--- START OF DATA FOR THE TASK ---

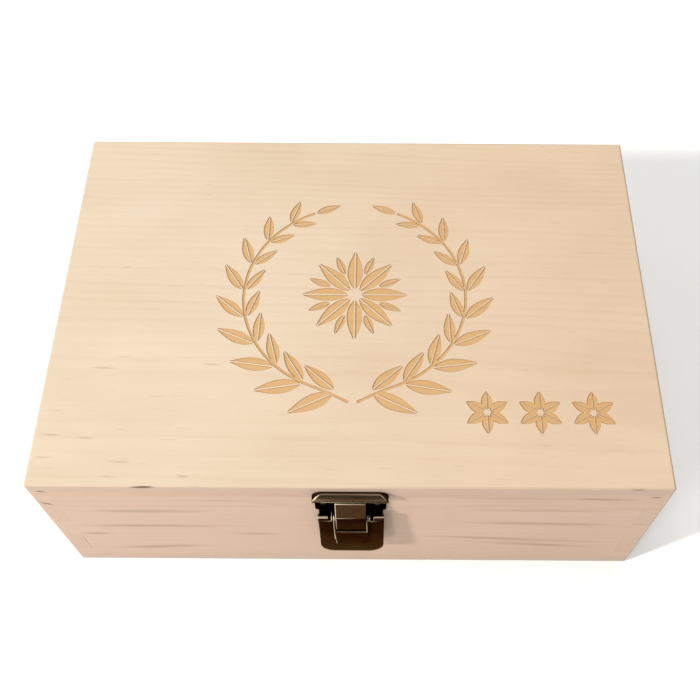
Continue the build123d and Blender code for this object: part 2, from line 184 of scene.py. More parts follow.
def node(tree, kind, inputs=None, **settings):
    """Add one node, with its settings, and with each input set to a value or linked to another node."""
    made = tree.nodes.new(kind)
    for name, value in settings.items():
        setattr(made, name, value)
    for key, value in (inputs or {}).items():
        socket = made.inputs[key]
        if isinstance(value, bpy.types.Node):
            value = next(output for output in value.outputs if output.enabled)
        if isinstance(value, bpy.types.NodeSocket):
            tree.links.new(value, socket)
        else:
            socket.default_value = value
    return made


def maths(tree, operation, *values, **settings):
    """A sum on numbers, each of them a value, a socket or a node."""
    return node(tree, "ShaderNodeMath", dict(enumerate(values)), operation=operation, **settings)


def vectors(tree, operation, *values):
    """A sum on vectors, as the socket that gives its result."""
    made = node(tree, "ShaderNodeVectorMath", dict(enumerate(values)), operation=operation)
    return made.outputs["Value" if operation in ("LENGTH", "DOT_PRODUCT") else "Vector"]


def xyz(tree, x=0.0, y=0.0, z=0.0):
    """A vector put together from three numbers."""
    return node(tree, "ShaderNodeCombineXYZ", {0: x, 1: y, 2: z})


def span(tree, value, low, high, start=0.0, end=1.0, smooth=False):
    """A value that runs from low to high, made to run from start to end instead."""
    ends = {0: value, 1: low, 2: high, 3: start, 4: end}
    return node(tree, "ShaderNodeMapRange", ends, interpolation_type="SMOOTHSTEP" if smooth else "LINEAR")


def blend(tree, share, under, over):
    """A mix of two colours, each a setting or a socket."""
    pair = [tone if isinstance(tone, bpy.types.NodeSocket) else (*tone, 1.0) for tone in (under, over)]
    return node(tree, "ShaderNodeMix", {0: share, 6: pair[0], 7: pair[1]}, data_type="RGBA").outputs[2]


def put_in_scene(name, mesh):
    """A new object for a mesh, at the origin."""
    made = bpy.data.objects.new(name, mesh)
    bpy.context.scene.collection.objects.link(made)
    return made


# Edges that bend more than this are sharp, and bends of less than the second are flattened out
SHARP = math.radians(32)
FLAT = math.radians(0.5)
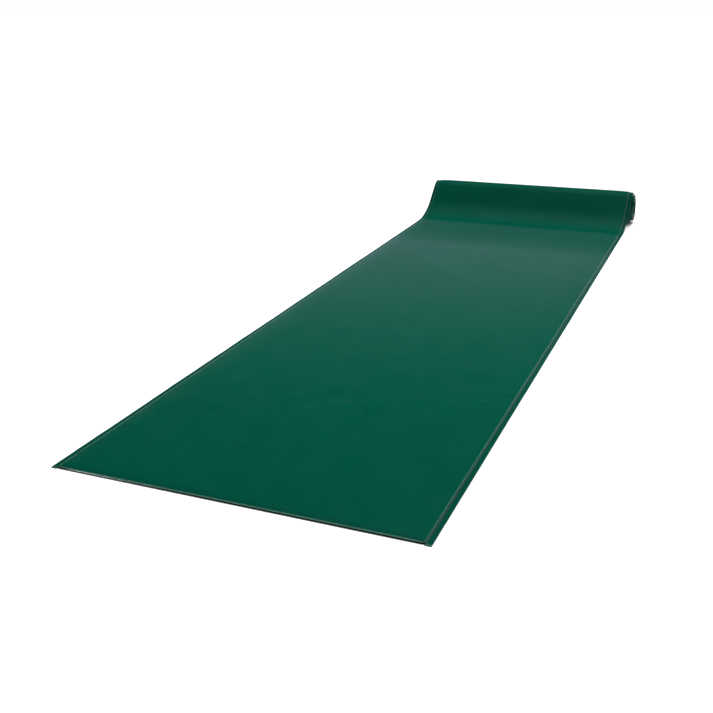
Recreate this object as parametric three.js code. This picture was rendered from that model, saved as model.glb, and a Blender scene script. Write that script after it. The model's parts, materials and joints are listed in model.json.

--- END OF DATA FOR THE TASK ---

TASK PROMPT:
Extract the full listing and reproduce each line exactly.

WORKED SOLUTION:
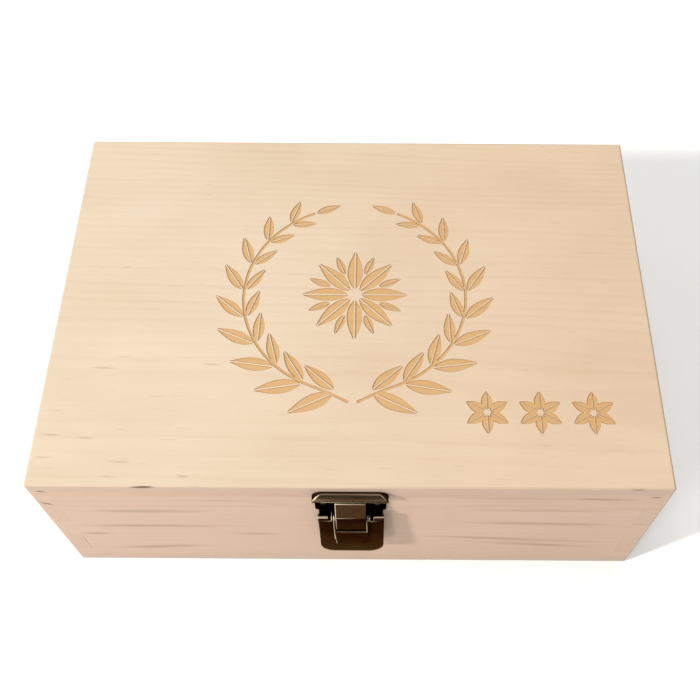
Continue the build123d and Blender code for this object: part 2, from line 184 of scene.py. More parts follow.
def node(tree, kind, inputs=None, **settings):
    """Add one node, with its settings, and with each input set to a value or linked to another node."""
    made = tree.nodes.new(kind)
    for name, value in settings.items():
        setattr(made, name, value)
    for key, value in (inputs or {}).items():
        socket = made.inputs[key]
        if isinstance(value, bpy.types.Node):
            value = next(output for output in value.outputs if output.enabled)
        if isinstance(value, bpy.types.NodeSocket):
            tree.links.new(value, socket)
        else:
            socket.default_value = value
    return made


def maths(tree, operation, *values, **settings):
    """A sum on numbers, each of them a value, a socket or a node."""
    return node(tree, "ShaderNodeMath", dict(enumerate(values)), operation=operation, **settings)


def vectors(tree, operation, *values):
    """A sum on vectors, as the socket that gives its result."""
    made = node(tree, "ShaderNodeVectorMath", dict(enumerate(values)), operation=operation)
    return made.outputs["Value" if operation in ("LENGTH", "DOT_PRODUCT") else "Vector"]


def xyz(tree, x=0.0, y=0.0, z=0.0):
    """A vector put together from three numbers."""
    return node(tree, "ShaderNodeCombineXYZ", {0: x, 1: y, 2: z})


def span(tree, value, low, high, start=0.0, end=1.0, smooth=False):
    """A value that runs from low to high, made to run from start to end instead."""
    ends = {0: value, 1: low, 2: high, 3: start, 4: end}
    return node(tree, "ShaderNodeMapRange", ends, interpolation_type="SMOOTHSTEP" if smooth else "LINEAR")


def blend(tree, share, under, over):
    """A mix of two colours, each a setting or a socket."""
    pair = [tone if isinstance(tone, bpy.types.NodeSocket) else (*tone, 1.0) for tone in (under, over)]
    return node(tree, "ShaderNodeMix", {0: share, 6: pair[0], 7: pair[1]}, data_type="RGBA").outputs[2]


def put_in_scene(name, mesh):
    """A new object for a mesh, at the origin."""
    made = bpy.data.objects.new(name, mesh)
    bpy.context.scene.collection.objects.link(made)
    return made


# Edges that bend more than this are sharp, and bends of less than the second are flattened out
SHARP = math.radians(32)
FLAT = math.radians(0.5)
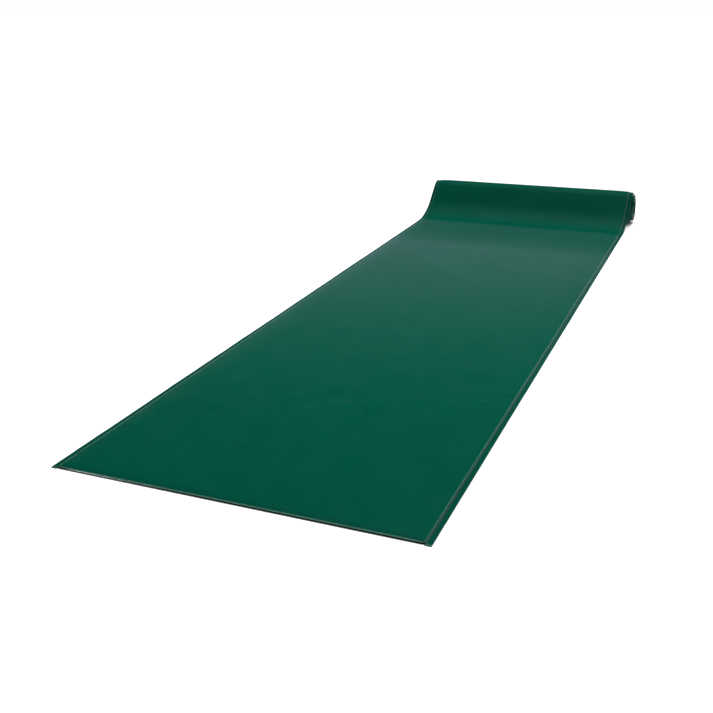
Recreate this object as parametric three.js code. This picture was rendered from that model, saved as model.glb, and a Blender scene script. Write that script after it. The model's parts, materials and joints are listed in model.json.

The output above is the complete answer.